Mendel’s Seven Characters

This diagram shows the seven genetic “characters” observed by Mendel.

color and smoothness of the seeds (yellow and round or green and wrinkled)
color of the cotyledons (yellow or green)
color of the flowers (white or violet)
shape of the pods (full or constricted)
color of unripe pods (yellow or green)
position of flowers and pods on the stems
height of the plants (short or tall)

Mendel’s work received little attention from the scientific community and was largely forgotten. It was not until the early 20^th century that Mendel’s work was rediscovered, and his ideas used to help form the modern synthesis.

The Experiment

Mendel discovered that when crossing purebred white flower and purple flower plants, the result is not a blend. Rather than being a mixture of the two plants, the offspring was purple-flowered. He then conceived the idea of heredity units, which he called “factors”, one of which is a recessive characteristic and the other of which is dominant. Mendel said that factors, later called genes, normally occur in pairs in ordinary body cells, yet segregate during the formation of sex cells. Each member of the pair becomes part of the separate sex cell. The dominant gene, such as the purple flower in Mendel’s plants, will hide the recessive gene, the white flower.

When Mendel grew his first generation hybrid seeds into first generation hybrid plants, he proceeded to cross these hybrid plants with themselves, creating second generation hybrid seeds. He found that recessive traits not visible in the first generation reappeared in the second, but the dominant traits outnumbered the recessive by a ratio of 3:1.

After Mendel self-fertilized the F1 generation and obtained the 3:1 ratio, he correctly theorized that genes can be paired in three different ways for each trait: AA, aa, and Aa. The capital “A” represents the dominant factor and lowercase “a” represents the recessive. Mendel stated that each individual has two factors for each trait, one from each parent. The two factors may or may not contain the same information. If the two factors are identical, the individual is called homozygous for the trait. If the two factors have different information, the individual is called heterozygous. The alternative forms of a factor are called alleles. The genotype of an individual is made up of the many alleles it possesses.

An individual possesses two alleles for each trait; one allele is given by the female parent and the other by the male parent. They are passed on when an individual matures and produces gametes: egg and sperm. When gametes form, the paired alleles separate randomly so that each gamete receives a copy of one of the two alleles. The presence of an allele does not mean that the trait will be expressed in the individual that possesses it. In heterozygous individuals, the allele that is expressed is the dominant. The recessive allele is present but its expression is hidden

Relation to Statistics

The upshot is that Mendel observed the presence of chance in relation to which gene-pairs a seed would get. Because the number of pollen grains is large in comparison to the number of seeds, the selection of gene-pairs is essentially independent. Therefore, the second generation hybrid seeds are determined in a way similar to a series of draws from a data set, with replacement. Mendel’s interpretation of the hereditary chain was based on this sort of statistical evidence.

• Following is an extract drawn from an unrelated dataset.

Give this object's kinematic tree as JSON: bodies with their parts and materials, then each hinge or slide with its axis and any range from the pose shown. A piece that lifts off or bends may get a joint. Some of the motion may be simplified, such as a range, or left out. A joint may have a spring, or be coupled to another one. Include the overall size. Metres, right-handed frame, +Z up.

In 1936, the statistician R.A. Fisher used a chi-squared test to analyze Mendel’s data, and concluded that Mendel’s results with the predicted ratios were far too perfect; this indicated that adjustments (intentional or unconscious) had been made to the data to make the observations fit the hypothesis. However, later authors have claimed Fisher’s analysis was flawed, proposing various statistical and botanical explanations for Mendel’s numbers. It is also possible that Mendel’s results were “too good” merely because he reported the best subset of his data — Mendel mentioned in his paper that the data was from a subset of his experiments.

In summary, the field of genetics has become one of the most fulfilling arenas in which to apply statistical methods. Genetical theory has developed largely due to the use of chance models featuring randomized draws, such as pairs of chromosomes.